As I understand it, one of Moffat’s goals was to make the season opener feel more like the finale in scope and drama.  For my money, he’s done it.  Surely there has never yet been a single episode so crammed full of quotable (and quite possibly notable, in terms of story arc) quotes.  Some are just plain hilarious (like the exchange when the Doctor’s asserts that River’s wearing her “‘he’s hot when he’s clever’ face”), some are poignant (“We do what the Doctor’s friends always do:  what we’re told.”), and some set off little alarm bells (“You lot.  Thought I’d never get done saving you…”).

But knowing the storytelling methods of The Grand Moff, one can’t help but examine every little detail with an eye to the future (or even the past).  How many of those moments leading up to (or immediately following) that terrible, mysterious incident on the beach will we be looking back on at the end of the series with a knowing nod?  Obviously, the Doctor knows what’s coming, what the individual in the Apollo spacesuit means to do, and who she or he is.  (I think it’s too simple for it to be River.  We’ve been led to believe it’s the Doctor she killed to get herself into the Storm Cage.  But why make it that “obvious”?  On the other hand, does she know something we don’t (again) as, after failing to hit the retreating figure with her six-shooter, she murmurs, “of course not…”?)  Something has compelled him to come offer himself up like a sheep to the slaughter, yet simultaneously call in his friends for some reason (“Avenge him?” “That’s not his style.” “Save him.” “That’s not his style either.”  Saving the universe, on the other hand…).  We’ve probably had some of the clues already, if we’re clever enough to find them.
What about the clues to the rest of the series?  Why do River and Rory end up in a space that looks disturbingly like the interior of the crashed ship from The Lodger, down to the hand-sized spheres in the consoles?  Is it some primitive form of TARDIS that our Big Bad (not the Silence themselves, I think) is working to build (as one friend hypothesizes)?  Regardless, there’s clearly some sort of connection back to that one otherwise utterly random episode from last series.
To me, though, the most tantalizing clue is Amy’s pregnancy.  It was my first interpretation of her nausea in the Oval Office (by the way – how brilliant to have the TARDIS in the Oval Office!), but I didn’t really credit that interpretation at first, especially after River also feels sick right after viewing the Silence (giving us a feeling that this is the Whovian version of Buffy’s evil-detecting cramps).  After reviewing her big reveal, though, I have to wonder about her urgency.  Why does she need so desperately to tell the Doctor, and why that look on his face when he finds out, if it’s a normal pregnancy (or, dare I say, if it’s Rory’s baby)?  Moffat also mentioned the pregnancy angle in Confidential.  There’s definitely more to this than first meets the eye.

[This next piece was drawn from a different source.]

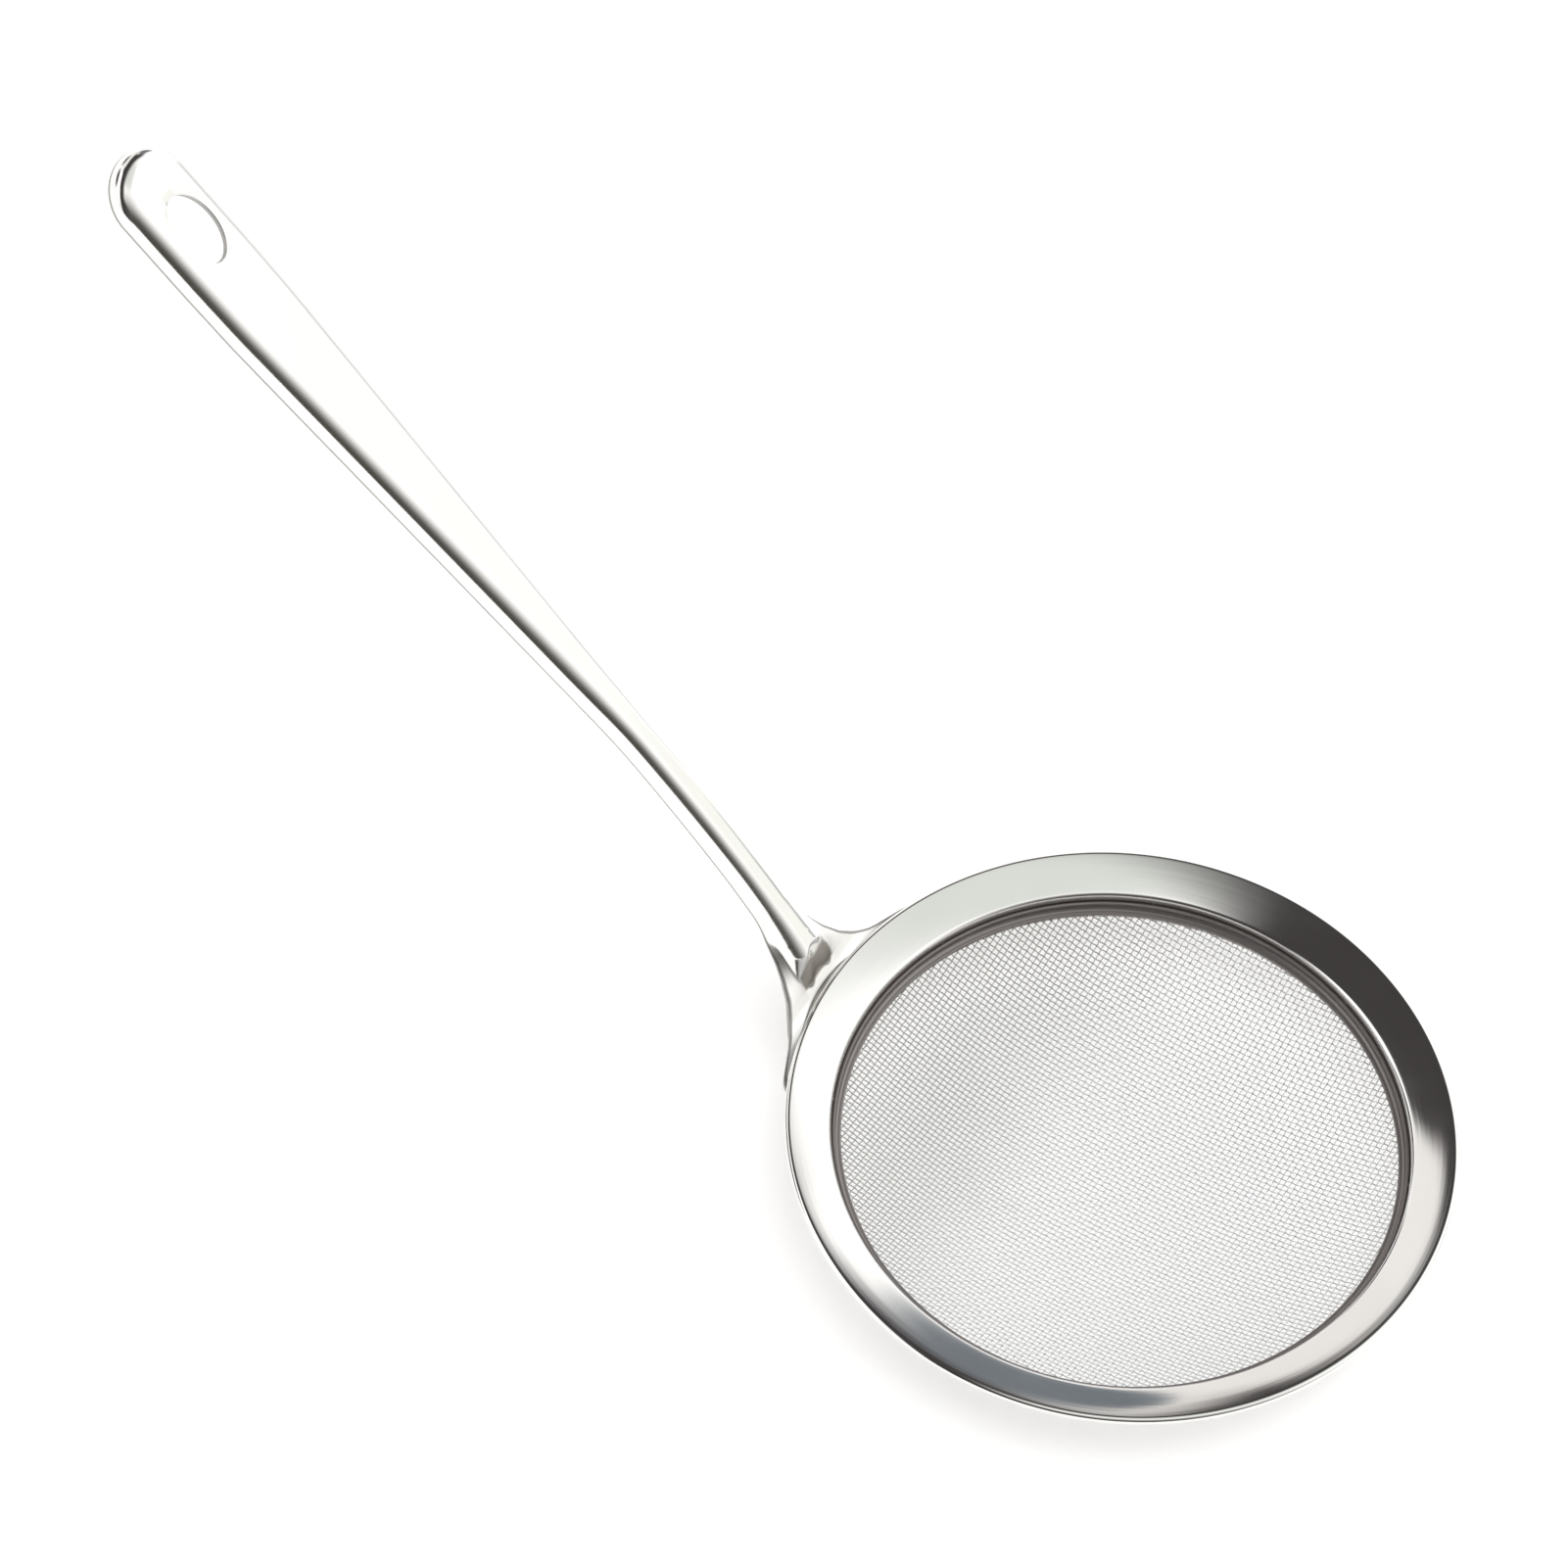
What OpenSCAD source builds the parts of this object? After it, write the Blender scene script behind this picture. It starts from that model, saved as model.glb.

Enough of the portents and predictions, though.  How about the overall effect?  Visually, I felt they did a stunning job – the shot of the viking funeral with everyone arrayed at different distances down the beach was gorgeous.  The Oval Office was beautifully and faithfully replicated, and the shots in the desert of Utah gave the episode a lovely scope.  (It’s great finally to see Who come to America!)  Moffat’s created a wonderfully creepy pop culture mix-n-match in the Silence, too.  Where else but in Doctor Who would you see a memory-stealing mash-up of a Roswellian alien and a Potterian Dementor?
The characters are also engaging, as usual.  I love how poor Rory gets n00b duty, babysitting Canton (himself a cucumber-cool addition to the team) until he acclimates.  But it is, of course, River who tickles our imaginations most.
For the first time, we get to be on the “in” side of one of her ubiquitous spoilers, and it’s refreshing.  Then we get that intimate little quiet moment with Rory (with the Doctor’s theme from Silence in the Library/Forest of the Dead faintly reprised in the background), reminding us that, while River usually has the upper hand on us, we (and the Doctor) have all along known something of vital import to her timeline.  Yet somehow, when we’d like to feel smugly superior that we finally know something she doesn’t (and cares about), we can’t help just feeling rather sorry for her instead, because we’ve seen how that meeting plays out.
While I remain convinced that the overarching plot of the series will have a great deal to do with River and her story, I now think it will – again – have even more to do with Amy.  As I thought about the moment when the Doctor charged her to “swear to me on something that matters,” it struck me that in a sense, that’s what this episode is all about – puzzling out what matters.  What’s it come down to?  The identity of the “astronaut”?  The motivations of the Silence?  A way to save the Doctor?  Or the heart and soul of a little girl.  Fish fingers and custard.